In her indecisiveness and faddishness, she’s a spiritual sister of aimless 24-year-old Bethany in William Boyd’s 2017 story The Dreams of Bethany Mellmoth. The point in both cases is that some millennials, faced with more choices and privileges than young people of preceding generations, are paralysed by them. In another imaginative montage timed to Julie’s 30th birthday, she assesses her female family forebears and realizes that, the further back in time they lived, the less opportunities they had, the earliest of them confronted by young motherhood and short life spans. That Julie has it all avails her nothing.

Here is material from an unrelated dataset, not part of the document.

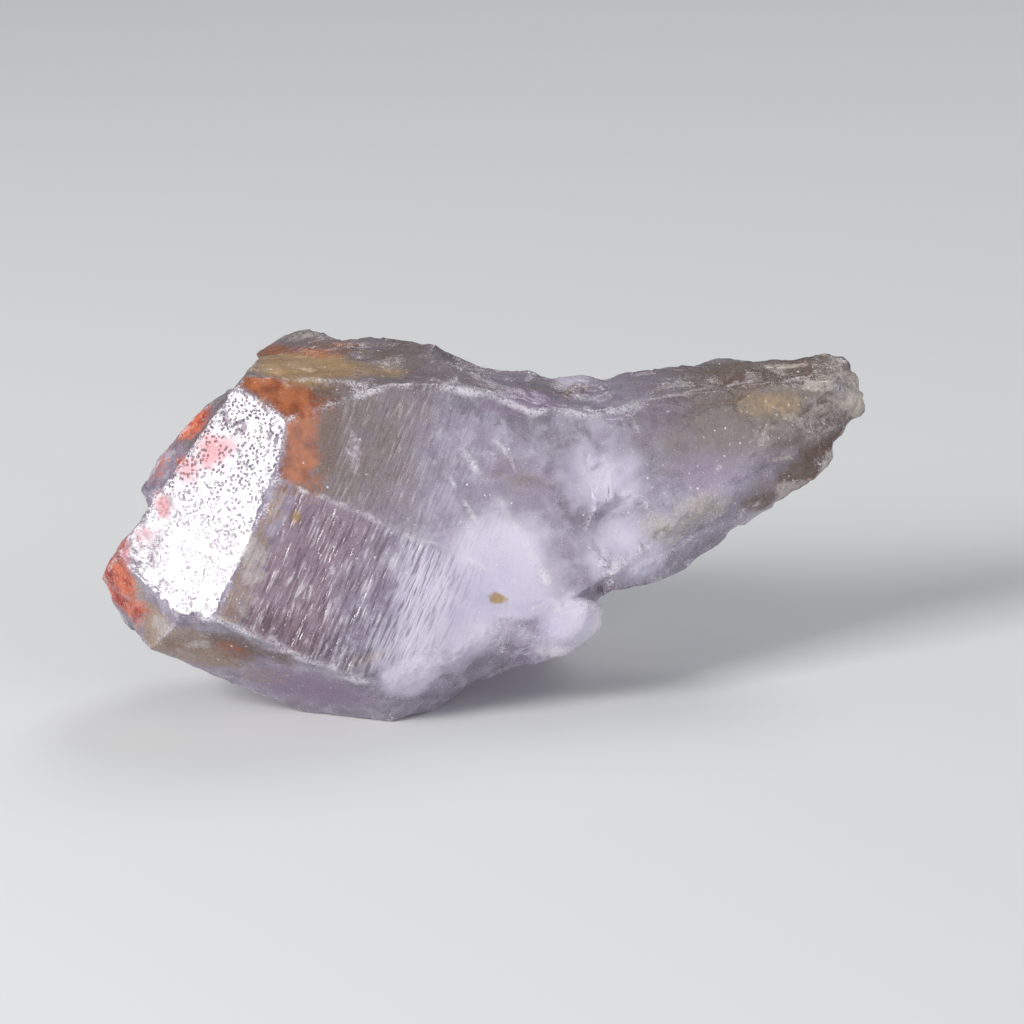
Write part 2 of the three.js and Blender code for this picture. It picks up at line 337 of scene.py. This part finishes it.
MILK_PLACES = [
    ((0.5, -4.8, 8.0), (5.4, 3.0, 4.4), 0.9),
    ((-1.5, -6.0, 5.0), (3.6, 2.6, 3.2), 0.8),
    ((4.2, -4.4, 4.8), (3.4, 2.4, 2.8), 1.0),
    ((-3.6, -6.6, 2.8), (2.6, 2.2, 2.0), 1.0),
    ((-1.0, -5.6, 6.6), (3.2, 2.0, 2.4), 0.9),
    ((7.4, -2.4, 8.4), (4.8, 2.6, 2.8), 0.8),
    ((5.4, -1.4, 12.0), (3.8, 2.4, 2.8), 0.7),
    ((4.5, 3.4, 16.2), (1.8, 2.4, 1.2), 0.7),
]
PALE_PLACES = [
    # The first two are a painted highlight on the front-lit rim of the rounded end beside the notch
    ((5.7, -4.0, 4.6), (0.9, 2.6, 1.7), 0.9),
    ((4.0, -4.2, 3.3), (1.6, 2.2, 0.8), 0.8),
    ((-3.4, -6.6, 3.2), (2.0, 1.8, 2.8), 0.55),
    ((-6.8, -4.8, 14.6), (0.45, 1.4, 2.0), 0.45),
]
CREAM_PLACES = [
    ((9.4, -1.2, 9.2), (3.0, 2.2, 1.5), 0.8),
    ((11.4, -0.4, 10.0), (2.8, 2.2, 1.5), 0.8),
    ((-9.0, 3.9, 18.0), (3.0, 1.6, 0.9), 0.7),
    ((19.2, 5.0, 14.6), (1.8, 3.4, 2.6), 0.7),
    ((17.0, 3.6, 13.7), (2.6, 2.2, 1.2), 0.55),
    ((15.4, 2.4, 14.3), (2.0, 1.4, 0.45), 0.7),
    ((-6.2, -7.0, 3.9), (2.0, 1.2, 0.8), 0.6),
    ((-12.0, -7.4, 10.3), (0.8, 1.0, 1.1), 0.9),
    ((-12.1, -7.7, 8.6), (0.8, 1.0, 1.0), 0.9),
    ((-12.3, -8.0, 7.0), (0.7, 1.0, 0.8), 0.7),
    ((-16.4, -6.2, 5.6), (1.2, 1.2, 0.7), 0.8),
    ((-14.4, -6.2, 4.7), (1.0, 1.2, 0.5), 0.7),
    ((-15.2, -6.2, 3.9), (0.8, 1.2, 0.5), 0.7),
    ((-13.2, -6.8, 3.4), (0.7, 1.2, 0.4), 0.7),
]
TAN_PLACES = [
    ((-14.6, -6.2, 3.7), (3.6, 2.6, 1.6), 0.9),
    ((-15.8, -6.0, 4.9), (4.2, 2.8, 2.3), 1.0),
    ((-17.4, -5.8, 6.0), (1.6, 2.0, 1.3), 0.8),
    ((-18.0, -4.9, 7.4), (1.6, 2.2, 1.8), 0.7),
    ((-11.6, -5.6, 2.6), (3.0, 2.0, 1.1), 0.45),
]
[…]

Romantic instability is not a generational hex, of course, but usually a psychological curse. A visit she and Aksel make to her neglectful father and his second wife offers some clues. He is a feckless, narcissistic hypochondriac, who favors Julie’s sporty teenage stepsister. (Pictured below: Reinsve as Julia, having stopped time)
It’s no wonder that the caring men Julie gets involved with disappoint her. Shortly after she moves in with the kindly Elvind, he stumbles on and reads a think-piece about oral sex she has written and discarded. (Reinsve delights in Trier and Vogt’s implicit attack on wokeness.) Whereas she was pleased Aksel liked her writing, Elvind’s praise causes her to sneer at him – she considers him intellectually her inferior – which naturally hurts his feelings. In its destructiveness, redolent of her unhappiness, that sneer is really self-directed.

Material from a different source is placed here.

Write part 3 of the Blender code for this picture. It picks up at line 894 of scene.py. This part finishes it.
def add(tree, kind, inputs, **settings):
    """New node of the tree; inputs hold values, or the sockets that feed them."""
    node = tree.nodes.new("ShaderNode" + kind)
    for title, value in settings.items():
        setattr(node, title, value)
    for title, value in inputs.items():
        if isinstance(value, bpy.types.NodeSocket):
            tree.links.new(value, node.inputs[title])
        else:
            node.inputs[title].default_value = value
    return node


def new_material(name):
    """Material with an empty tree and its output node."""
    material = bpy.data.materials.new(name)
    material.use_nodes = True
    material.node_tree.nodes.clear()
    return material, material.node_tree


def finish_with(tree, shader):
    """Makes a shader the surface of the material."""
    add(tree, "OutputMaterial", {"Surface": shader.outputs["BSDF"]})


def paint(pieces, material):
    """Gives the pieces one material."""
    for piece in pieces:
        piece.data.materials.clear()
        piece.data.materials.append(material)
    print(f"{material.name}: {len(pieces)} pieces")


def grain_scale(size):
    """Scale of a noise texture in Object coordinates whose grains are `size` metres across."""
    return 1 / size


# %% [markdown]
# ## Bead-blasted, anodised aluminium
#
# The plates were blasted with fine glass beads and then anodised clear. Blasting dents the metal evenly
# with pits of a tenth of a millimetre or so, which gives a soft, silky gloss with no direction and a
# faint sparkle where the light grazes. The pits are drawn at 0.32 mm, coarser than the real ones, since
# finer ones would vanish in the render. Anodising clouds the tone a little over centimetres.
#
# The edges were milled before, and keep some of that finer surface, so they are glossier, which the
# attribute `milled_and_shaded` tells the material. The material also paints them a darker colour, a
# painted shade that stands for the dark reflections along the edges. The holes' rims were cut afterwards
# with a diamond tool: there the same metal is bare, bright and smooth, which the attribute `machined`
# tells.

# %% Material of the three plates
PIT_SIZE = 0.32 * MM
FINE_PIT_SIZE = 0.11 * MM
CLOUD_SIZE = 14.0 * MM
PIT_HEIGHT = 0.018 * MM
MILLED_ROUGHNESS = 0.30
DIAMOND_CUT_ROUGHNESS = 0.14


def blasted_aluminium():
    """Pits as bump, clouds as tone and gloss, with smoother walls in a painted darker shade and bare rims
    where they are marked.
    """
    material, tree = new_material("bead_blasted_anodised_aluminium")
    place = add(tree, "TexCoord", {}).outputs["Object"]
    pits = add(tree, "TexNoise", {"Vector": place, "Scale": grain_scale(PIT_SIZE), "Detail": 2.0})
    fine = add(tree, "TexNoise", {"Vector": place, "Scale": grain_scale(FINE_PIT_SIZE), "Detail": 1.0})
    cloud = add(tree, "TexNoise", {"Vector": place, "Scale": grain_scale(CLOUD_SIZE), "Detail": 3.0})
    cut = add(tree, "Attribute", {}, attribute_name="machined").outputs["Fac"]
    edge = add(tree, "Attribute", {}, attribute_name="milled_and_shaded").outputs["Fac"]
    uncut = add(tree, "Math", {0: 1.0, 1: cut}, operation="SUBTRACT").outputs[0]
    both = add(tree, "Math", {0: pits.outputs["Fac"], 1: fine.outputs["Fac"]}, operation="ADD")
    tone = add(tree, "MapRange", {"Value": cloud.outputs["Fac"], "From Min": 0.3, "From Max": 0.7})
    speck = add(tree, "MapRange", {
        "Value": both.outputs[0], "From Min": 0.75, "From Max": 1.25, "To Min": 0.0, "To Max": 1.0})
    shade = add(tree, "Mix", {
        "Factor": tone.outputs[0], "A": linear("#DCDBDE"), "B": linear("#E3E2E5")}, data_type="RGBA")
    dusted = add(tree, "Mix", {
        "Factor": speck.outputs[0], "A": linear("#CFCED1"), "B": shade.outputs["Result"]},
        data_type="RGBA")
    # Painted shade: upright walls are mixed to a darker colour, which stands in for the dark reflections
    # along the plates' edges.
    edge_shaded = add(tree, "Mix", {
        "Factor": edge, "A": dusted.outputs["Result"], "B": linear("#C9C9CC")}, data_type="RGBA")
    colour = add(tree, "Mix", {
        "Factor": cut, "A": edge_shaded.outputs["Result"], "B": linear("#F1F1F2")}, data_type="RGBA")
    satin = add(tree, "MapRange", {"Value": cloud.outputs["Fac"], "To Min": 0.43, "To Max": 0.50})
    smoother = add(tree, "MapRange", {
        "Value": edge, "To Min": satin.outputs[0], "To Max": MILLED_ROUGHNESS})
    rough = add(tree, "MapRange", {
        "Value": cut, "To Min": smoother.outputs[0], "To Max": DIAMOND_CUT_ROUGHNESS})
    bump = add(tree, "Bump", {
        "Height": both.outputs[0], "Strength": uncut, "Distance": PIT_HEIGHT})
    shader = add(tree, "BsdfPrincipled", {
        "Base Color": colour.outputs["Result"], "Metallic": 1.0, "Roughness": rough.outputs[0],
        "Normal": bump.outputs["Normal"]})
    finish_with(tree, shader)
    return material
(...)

Whither Julie after that? Trier and Vogt set her up for not one, but two chastening experiences, as Hardy-esque fate kicks in. Whether she deserves them is a moral question beyond this critique’s purview.
At which point, we will freeze it to consider Renate Reinsve, whom The Worst Person in the World has launched to deserved stardom. The film is the third in Trier’s “Oslo Trilogy” following Reprise (2006), a light but angsty drama about aspiring writers, and Oslo, August 31st (2011), a suspenseful drama about a recovering addict. (Anders Danielsen Lie starred in both.) In the latter film, Reinsve had a bit part and a single line – “Let’s go the party!” – but spent nine days on set and got to know Trier.
During subsequent conversations, apparently of an “existential nature,” at Oslo get-togethers, Trier told Reinsve, who had continued to work in TV series and movies made for the Norwegian domestic market, that she should play a lead in a film. The upshot was that he and Vogt wrote The Worst Person in the World for her. Her performance deservedly won her the Best Actress award at last May’s Cannes festival, and a BAFTA-nomination followed.
Though Reinsve was overlooked as a Best Actress candidate by blinkered Oscar voters, the movie competed for the Best Foreign Language Film award. Reinsve’s co-stars are note-perfect – Lie has unusual gravitas – but it’s she who carries and energizes the movie. She is fabulous and her star wattage dazzling, but should she be so consistently appealing registering confusion and disarray? Joachim’s direction is elegant and playful, but his adoring gaze might be problematic for some viewers. As he is to Hardy in this respect, Julie is to Tess Durbeyfield. (Pictured below: Nordrum and Reinsve)
Now where were we? There's a subtler sequence in the film than the one that allows Julie to stop time. Attending a book-signing party thrown for one of Aksel’s anthropomorphic Bobcat comics, she experiences a wave of discontent seemingly attributable to her inability to fulfil herself and need for affirmation from Aksel that he’s not always present to give.
Finding him surrounded by fanboys, Julie tells him she’s going home, exits the building, which is across from the palatial Havnelageret on the opposite bank of the Oslofjord, and pauses to view the city and the water below her. She then proceeds downhill and, with Julie-like chutzpah, gatecrashes a wedding – and crashes her life.
Should she have stopped time, thrown a metaphorical boomerang, as tears filled her eyes when she was surveying Oslo from the hill (but seeing herself)? I think not. Though Julie didn’t know it at the time, the door that opens on romantic availability had slipped open again. More such doors – including the one teading to selfhood – might need to open and close before she knows who Julie is. And that’s all right.